▶ Challenge
The listing below should be copied in full, word for word.
+++ Data provided
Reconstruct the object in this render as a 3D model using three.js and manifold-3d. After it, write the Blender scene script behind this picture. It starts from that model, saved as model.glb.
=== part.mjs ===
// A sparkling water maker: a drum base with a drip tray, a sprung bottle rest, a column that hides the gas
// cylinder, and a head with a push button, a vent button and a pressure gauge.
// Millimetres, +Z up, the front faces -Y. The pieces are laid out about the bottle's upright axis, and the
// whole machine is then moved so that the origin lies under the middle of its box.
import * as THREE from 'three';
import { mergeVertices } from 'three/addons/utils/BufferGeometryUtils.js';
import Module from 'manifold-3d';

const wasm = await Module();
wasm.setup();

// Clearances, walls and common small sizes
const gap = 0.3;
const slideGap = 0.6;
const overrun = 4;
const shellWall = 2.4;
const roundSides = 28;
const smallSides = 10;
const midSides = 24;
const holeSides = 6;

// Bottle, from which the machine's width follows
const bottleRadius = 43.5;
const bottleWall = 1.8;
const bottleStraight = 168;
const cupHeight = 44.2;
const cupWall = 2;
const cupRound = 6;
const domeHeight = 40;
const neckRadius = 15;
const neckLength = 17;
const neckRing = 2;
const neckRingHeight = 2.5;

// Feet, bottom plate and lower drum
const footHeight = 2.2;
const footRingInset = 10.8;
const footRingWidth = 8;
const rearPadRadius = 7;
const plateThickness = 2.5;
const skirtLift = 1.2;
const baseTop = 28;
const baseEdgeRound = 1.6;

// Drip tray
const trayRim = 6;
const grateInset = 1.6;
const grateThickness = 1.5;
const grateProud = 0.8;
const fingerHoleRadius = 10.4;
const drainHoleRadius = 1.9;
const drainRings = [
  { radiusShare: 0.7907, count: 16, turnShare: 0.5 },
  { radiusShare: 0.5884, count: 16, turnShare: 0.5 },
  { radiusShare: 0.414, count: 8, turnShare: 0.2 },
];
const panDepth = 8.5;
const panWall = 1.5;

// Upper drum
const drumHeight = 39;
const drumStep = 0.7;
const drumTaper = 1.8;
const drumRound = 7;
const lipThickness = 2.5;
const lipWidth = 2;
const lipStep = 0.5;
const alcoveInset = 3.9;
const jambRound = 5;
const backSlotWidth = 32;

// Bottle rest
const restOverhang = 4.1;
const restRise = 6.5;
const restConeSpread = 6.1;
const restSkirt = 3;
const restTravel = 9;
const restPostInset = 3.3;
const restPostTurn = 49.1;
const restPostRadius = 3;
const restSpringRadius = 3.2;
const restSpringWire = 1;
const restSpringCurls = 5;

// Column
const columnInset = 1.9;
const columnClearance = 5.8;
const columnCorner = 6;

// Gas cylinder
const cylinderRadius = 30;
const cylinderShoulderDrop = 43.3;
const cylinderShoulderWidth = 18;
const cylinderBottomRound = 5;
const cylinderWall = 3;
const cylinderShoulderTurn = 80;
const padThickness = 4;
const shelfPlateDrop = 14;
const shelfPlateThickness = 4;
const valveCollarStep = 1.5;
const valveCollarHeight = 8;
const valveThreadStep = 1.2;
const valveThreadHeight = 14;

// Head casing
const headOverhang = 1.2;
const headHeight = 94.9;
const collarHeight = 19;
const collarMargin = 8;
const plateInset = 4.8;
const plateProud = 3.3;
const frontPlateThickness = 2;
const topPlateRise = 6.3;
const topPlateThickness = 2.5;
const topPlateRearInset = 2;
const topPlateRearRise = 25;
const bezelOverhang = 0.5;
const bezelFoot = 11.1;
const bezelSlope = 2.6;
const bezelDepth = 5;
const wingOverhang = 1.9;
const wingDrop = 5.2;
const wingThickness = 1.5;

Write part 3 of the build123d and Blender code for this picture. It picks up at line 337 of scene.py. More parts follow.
++++++
▶ Expected answer
Reconstruct the object in this render as a 3D model using three.js and manifold-3d. After it, write the Blender scene script behind this picture. It starts from that model, saved as model.glb.
=== part.mjs ===
// A sparkling water maker: a drum base with a drip tray, a sprung bottle rest, a column that hides the gas
// cylinder, and a head with a push button, a vent button and a pressure gauge.
// Millimetres, +Z up, the front faces -Y. The pieces are laid out about the bottle's upright axis, and the
// whole machine is then moved so that the origin lies under the middle of its box.
import * as THREE from 'three';
import { mergeVertices } from 'three/addons/utils/BufferGeometryUtils.js';
import Module from 'manifold-3d';

const wasm = await Module();
wasm.setup();

// Clearances, walls and common small sizes
const gap = 0.3;
const slideGap = 0.6;
const overrun = 4;
const shellWall = 2.4;
const roundSides = 28;
const smallSides = 10;
const midSides = 24;
const holeSides = 6;

// Bottle, from which the machine's width follows
const bottleRadius = 43.5;
const bottleWall = 1.8;
const bottleStraight = 168;
const cupHeight = 44.2;
const cupWall = 2;
const cupRound = 6;
const domeHeight = 40;
const neckRadius = 15;
const neckLength = 17;
const neckRing = 2;
const neckRingHeight = 2.5;

// Feet, bottom plate and lower drum
const footHeight = 2.2;
const footRingInset = 10.8;
const footRingWidth = 8;
const rearPadRadius = 7;
const plateThickness = 2.5;
const skirtLift = 1.2;
const baseTop = 28;
const baseEdgeRound = 1.6;

// Drip tray
const trayRim = 6;
const grateInset = 1.6;
const grateThickness = 1.5;
const grateProud = 0.8;
const fingerHoleRadius = 10.4;
const drainHoleRadius = 1.9;
const drainRings = [
  { radiusShare: 0.7907, count: 16, turnShare: 0.5 },
  { radiusShare: 0.5884, count: 16, turnShare: 0.5 },
  { radiusShare: 0.414, count: 8, turnShare: 0.2 },
];
const panDepth = 8.5;
const panWall = 1.5;

// Upper drum
const drumHeight = 39;
const drumStep = 0.7;
const drumTaper = 1.8;
const drumRound = 7;
const lipThickness = 2.5;
const lipWidth = 2;
const lipStep = 0.5;
const alcoveInset = 3.9;
const jambRound = 5;
const backSlotWidth = 32;

// Bottle rest
const restOverhang = 4.1;
const restRise = 6.5;
const restConeSpread = 6.1;
const restSkirt = 3;
const restTravel = 9;
const restPostInset = 3.3;
const restPostTurn = 49.1;
const restPostRadius = 3;
const restSpringRadius = 3.2;
const restSpringWire = 1;
const restSpringCurls = 5;

// Column
const columnInset = 1.9;
const columnClearance = 5.8;
const columnCorner = 6;

// Gas cylinder
const cylinderRadius = 30;
const cylinderShoulderDrop = 43.3;
const cylinderShoulderWidth = 18;
const cylinderBottomRound = 5;
const cylinderWall = 3;
const cylinderShoulderTurn = 80;
const padThickness = 4;
const shelfPlateDrop = 14;
const shelfPlateThickness = 4;
const valveCollarStep = 1.5;
const valveCollarHeight = 8;
const valveThreadStep = 1.2;
const valveThreadHeight = 14;

// Head casing
const headOverhang = 1.2;
const headHeight = 94.9;
const collarHeight = 19;
const collarMargin = 8;
const plateInset = 4.8;
const plateProud = 3.3;
const frontPlateThickness = 2;
const topPlateRise = 6.3;
const topPlateThickness = 2.5;
const topPlateRearInset = 2;
const topPlateRearRise = 25;
const bezelOverhang = 0.5;
const bezelFoot = 11.1;
const bezelSlope = 2.6;
const bezelDepth = 5;
const wingOverhang = 1.9;
const wingDrop = 5.2;
const wingThickness = 1.5;

Write part 3 of the build123d and Blender code for this picture. It picks up at line 337 of scene.py. More parts follow.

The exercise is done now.